While neither the New York Court of Appeals nor the Appellate Division have expressly adopted the heightened pleading standard set forth in Twombly and Iqbal as applicable to cases arising in New York Courts, a shrouded pattern is emerging in some New York trial courts that appears to do just that. The Bronx County Supreme Court equates Twombly ’s heightened pleading standards as being synonymous with requirements set forth in the CPLR and applies the heightened standard to New York claims ( Cabrera v. City of New York , 2014 N.Y. Slip Op. 30533(U), 2014 WL 894434 [Sup. Ct., Bronx County 2014] [holding that "Whether this Court is bound to apply Federal law on the instant motion — as argued by defendants — or State law — as argued by plaintiff — is not dispositive, because, here, the standards imposed with respect to a motion pursuant to CPLR § 3211 (a) (7) and FRCP § 12 (b) (6) are nearly identical."]). In exercising state jurisdiction over a 42 U.S.C. 1983 claim, the Bronx County Supreme Court expressly adopted the Twombly and Iqbal pleading standards in dismissing a plaintiff's claim ( Abraham v. City of New York , 2018 N.Y. Slip Op. 32115[U], 2018 WL 4188509 [Sup. Ct., Bronx County 2018] ). With no negative treatment by the Appellate Division or Court of Appeals to the contrary, it appears logical that this trend should continue for the reasons set forth below. II
Logical analysis of both the relevant pleading standards articulated under the New York CPLR and federal Twombly and Iqbal standards reveals a functional equivalence: the same pleading that either survives or fails under the CPLR's pleading standards likewise survives or fails under the Twombly and Iqbal heightened plausibility pleading requirement. Due to this logical relationship, no pleading can survive under Twombly and Iqbal yet fail under the CPLR's standards or vise versa. In the parlance of first-order logic, one is forced to conclude that these standards are truth-functional equivalents because they produce identical outputs given identical inputs.
Sentences P and Q are truth-functionally equivalent if and only if there exist no assignments of truth values on P and Q which generate opposite truth values. (see Truth Functions, https://research.engineering.nyu.edu/~jbain/logic/lectures/03.Truth_Functions.pdf [Accessed August 5, 2023].)
For these reasons, this Court expressly adopts the reasoning behind the heightened pleading standard set forth in Twombly and Iqbal as having meaningful force in New York litigation: The value of Twombly ’ s plausibility standard sheds light on what constitutes a "bona fide" defense; Plaintiff herein moves to strike the Defendant's Answer in its entirety, thus, this Court has an acute need to determine whether Defendant maintains a bona fide defense that will survive Plaintiff's attack.

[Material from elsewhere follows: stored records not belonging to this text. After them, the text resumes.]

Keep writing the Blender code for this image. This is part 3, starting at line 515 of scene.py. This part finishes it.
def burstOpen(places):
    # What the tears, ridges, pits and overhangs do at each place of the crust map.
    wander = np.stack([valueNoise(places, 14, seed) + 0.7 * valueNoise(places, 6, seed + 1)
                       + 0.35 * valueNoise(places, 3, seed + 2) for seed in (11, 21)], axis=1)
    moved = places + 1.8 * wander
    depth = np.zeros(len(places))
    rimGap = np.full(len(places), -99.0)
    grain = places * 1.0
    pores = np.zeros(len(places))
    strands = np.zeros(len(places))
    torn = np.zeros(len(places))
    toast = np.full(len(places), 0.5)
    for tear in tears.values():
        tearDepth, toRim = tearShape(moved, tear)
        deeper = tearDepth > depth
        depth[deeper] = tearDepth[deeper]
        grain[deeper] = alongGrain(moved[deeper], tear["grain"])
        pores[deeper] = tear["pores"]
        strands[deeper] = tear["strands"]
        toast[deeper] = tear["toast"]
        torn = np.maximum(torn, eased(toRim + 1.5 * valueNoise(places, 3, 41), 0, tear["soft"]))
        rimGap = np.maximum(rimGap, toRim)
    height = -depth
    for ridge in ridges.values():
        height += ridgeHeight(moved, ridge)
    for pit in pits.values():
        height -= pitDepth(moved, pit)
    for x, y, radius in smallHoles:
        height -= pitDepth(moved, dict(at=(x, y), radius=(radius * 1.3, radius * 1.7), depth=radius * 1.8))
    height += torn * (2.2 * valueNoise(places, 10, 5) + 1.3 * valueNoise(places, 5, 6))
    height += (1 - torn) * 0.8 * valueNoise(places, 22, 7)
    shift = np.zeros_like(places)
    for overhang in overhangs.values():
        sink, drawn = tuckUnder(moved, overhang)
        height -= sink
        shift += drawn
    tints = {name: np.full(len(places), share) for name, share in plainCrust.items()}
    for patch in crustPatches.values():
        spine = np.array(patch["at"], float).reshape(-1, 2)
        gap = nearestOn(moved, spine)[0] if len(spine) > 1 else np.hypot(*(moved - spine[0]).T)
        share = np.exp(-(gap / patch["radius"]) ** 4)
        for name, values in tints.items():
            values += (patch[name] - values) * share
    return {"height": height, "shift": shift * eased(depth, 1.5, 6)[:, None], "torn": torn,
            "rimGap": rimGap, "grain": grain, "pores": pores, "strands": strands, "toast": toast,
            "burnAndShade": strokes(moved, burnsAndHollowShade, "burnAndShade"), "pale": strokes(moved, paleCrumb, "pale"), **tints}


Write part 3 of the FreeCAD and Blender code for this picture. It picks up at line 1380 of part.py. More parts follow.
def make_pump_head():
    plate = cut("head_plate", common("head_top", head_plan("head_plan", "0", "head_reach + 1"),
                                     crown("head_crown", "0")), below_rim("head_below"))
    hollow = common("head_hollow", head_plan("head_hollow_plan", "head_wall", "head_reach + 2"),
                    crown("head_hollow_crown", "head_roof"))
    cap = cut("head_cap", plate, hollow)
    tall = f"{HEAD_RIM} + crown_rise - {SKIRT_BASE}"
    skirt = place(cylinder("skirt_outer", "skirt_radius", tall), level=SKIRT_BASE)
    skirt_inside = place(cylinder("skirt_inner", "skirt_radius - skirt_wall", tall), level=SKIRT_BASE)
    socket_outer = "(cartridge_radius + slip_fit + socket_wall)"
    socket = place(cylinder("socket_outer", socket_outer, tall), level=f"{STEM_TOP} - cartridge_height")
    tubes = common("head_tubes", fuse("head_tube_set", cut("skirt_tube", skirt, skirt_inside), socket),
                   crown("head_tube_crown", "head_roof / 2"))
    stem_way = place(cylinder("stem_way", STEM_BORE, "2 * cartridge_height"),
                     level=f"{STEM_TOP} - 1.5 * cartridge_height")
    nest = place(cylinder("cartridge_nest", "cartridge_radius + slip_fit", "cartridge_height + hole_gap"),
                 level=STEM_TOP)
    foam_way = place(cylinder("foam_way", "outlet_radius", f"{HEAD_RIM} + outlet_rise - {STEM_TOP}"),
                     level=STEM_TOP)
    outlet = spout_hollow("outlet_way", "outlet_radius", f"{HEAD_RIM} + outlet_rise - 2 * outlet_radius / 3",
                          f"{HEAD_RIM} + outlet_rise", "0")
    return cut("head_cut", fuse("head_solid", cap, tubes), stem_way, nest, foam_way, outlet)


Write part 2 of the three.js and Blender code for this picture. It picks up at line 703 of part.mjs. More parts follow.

Notwithstanding the above-described circuit split with respect to the application of Twombly to affirmative defenses, this Court has previously held that plaintiffs and defendants should be held to the same pleading and motion standards on Fourteenth Amendment fundamental fairness and due process of law grounds ( Progressive Max Ins. Co. v. City of Buffalo , 2023 N.Y. Slip Op. 50559(U), 2023 WL 3941068 [Buffalo City C. 2023] ).
Read vis-à-vis the relevant provisions of the CPLR, Defendant's affirmative defenses cannot be deemed bona fide defenses where, in response to a motion for summary judgment where the moving party has established its prima facie case, the Defendant failed to plead sufficient factual content that allows this Court to infer that the discovery process could produce evidence in admissible form that establishes such defense to the action. To hold otherwise would be to eviscerate the relevant New York law governing summary judgment. III
In support of the instant motion for summary judgment, Plaintiff introduces the electronic original retail installment contract made between the Plaintiff and Defendant. The contract appears to bear the Defendant's electronic signature and the Defendant's initials at various places throughout the agreement. Additionally, the Plaintiff offers an affidavit of Sandi Ostler, a legal assistant employed at Credit Acceptance Corporation with personal knowledge of the amounts owing to the Plaintiff under the contract. Ms. Ostler's affidavit testifies to the amounts owed under the agreement and to the fact that the Defendant failed to make payments under the agreement, leaving an outstanding balance of $11,131.50. Thus, the Plaintiff makes its prima facie showing of entitlement to relief on both causes of action for breach of contract and judgment in its favor. The Plaintiff's prima facie case being established, the burden now shifts to the Defendant to produce evidence in admissible form that a triable issue of material fact or a bona fide defense to the claim exists. The Defendant has failed to meet this burden. Virtually all of the Defendant's herein defenses are conclusory in nature and fail to assert the existence of any material fact that would overcome the Plaintiff's claim for breach of contract. Defendant's formulaic defenses lack any meritorious content needed to propel this case past the threshold of trial. Not a single defense raised within the answer plausibly attempts to refute the central point of the Plaintiff's case, namely, that he breached a valid retail installment contract. The above-described plausibility standard, applied in this case, illuminates the inability to draw an inference that a scintilla of evidence would be drawn from the discovery process that would establish any of the Defendant's enumerated defenses. This Court lacks discretion to deny the motion, given the Plaintiff having met its burden for summary judgment, Defendant having failed to meet its shifted burden, and Defendant having failed to non-conclusory allegations supporting the existence of a bona fide defense.
CONCLUSION
For the foregoing reasons, Plaintiff's motion is GRANTED in its entirety, Defendant's Answer is stricken, and summary judgment is GRANTED in favor of the Plaintiff in the relief requested in the Complaint in an amount of $11,131.50 with interest in the amount of 9% from March 2, 2018, together with costs and disbursements of this action.